Former Fitness First trainer Ms Antoniou predicts that perhaps people will be turning to more personalised programs and even a general decrease in gym attendance.
“In my experience a fair few of my clients have gone and bought their own equipment and are maybe contemplating not going to the gyms that are in the higher bracket. When some of my clients found I was leaving, they said ‘okay cool, I’ll come train with you and leave Fitness First’,” she explained.
Both trainers hoped that the gyms would have opened sooner for those who wished to continue attending, pointing to the data that illustrated very little to no community transmissions in these spaces.
“I think our industry on the whole was forgotten throughout the lockdown period in terms of, we were the first to close and the last to reopen both times, even though we probably had the best cleaning protocols out of all businesses and probably the best contract tracing as well. We know when everyone’s been in here because it’s appointment based,” Mr Nearchou said.
“On the physical and mental health side of things, we’re trying to keep everyone healthy and safe and we took away one of the biggest outlets and solutions to help people’s health and wellbeing.”
Ms Antoniou also notes that the government should have focused more on the overall health benefits of opening up fitness facilities.
“By restricting people from exercising, it can also impact their mental health. It doesn’t seem as though our government held that as a high priority…The gyms needed to remain open. Is our physical health less important than the opening of restaurants?” she said.
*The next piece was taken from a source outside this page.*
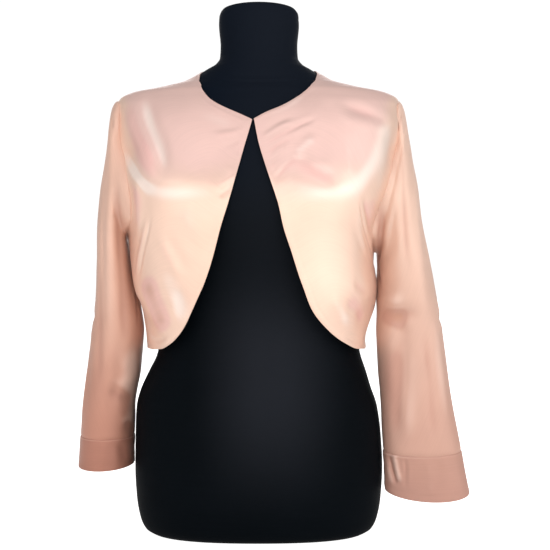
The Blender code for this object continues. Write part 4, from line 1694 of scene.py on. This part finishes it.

“They should have opened at a larger capacity. Those people who wanted to go to the gym, can’t. Going for a walk isn’t enough exercise.”
Indoor gyms and fitness studios are currently permitted a total of 20 people in each venue, meaning many businesses have had to creating online booking timetables for their members.
Many of these sessions are booked out within minutes, which Ms Antoniou notes may be more of a deterrent.
“I don’t like working under the condition that ‘quickly you’ve got to book in otherwise you’ll miss out’. People already struggle to get motivated, so you’re adding an extra step for them to remember to do. It’s just another deterrent in a way,” she said.
Whether people are waiting eagerly for more sessions to open up or getting back in touch with their personal trainers, what has definitely been noticed is how important the industry is in contributing to overall health and wellbeing.
“I think this year it’s highlighted how important it is to people. By being one of the most adversely affected industries, the silver lining is that it’s shown how important as an industry we are and how important our role is in the community,” Mr Nearchou said.
The next step will see indoor physical recreation venues allow up to 100 patrons, given the distancing of one person per four square metres. This will take effect from 22 November, 11:59pm.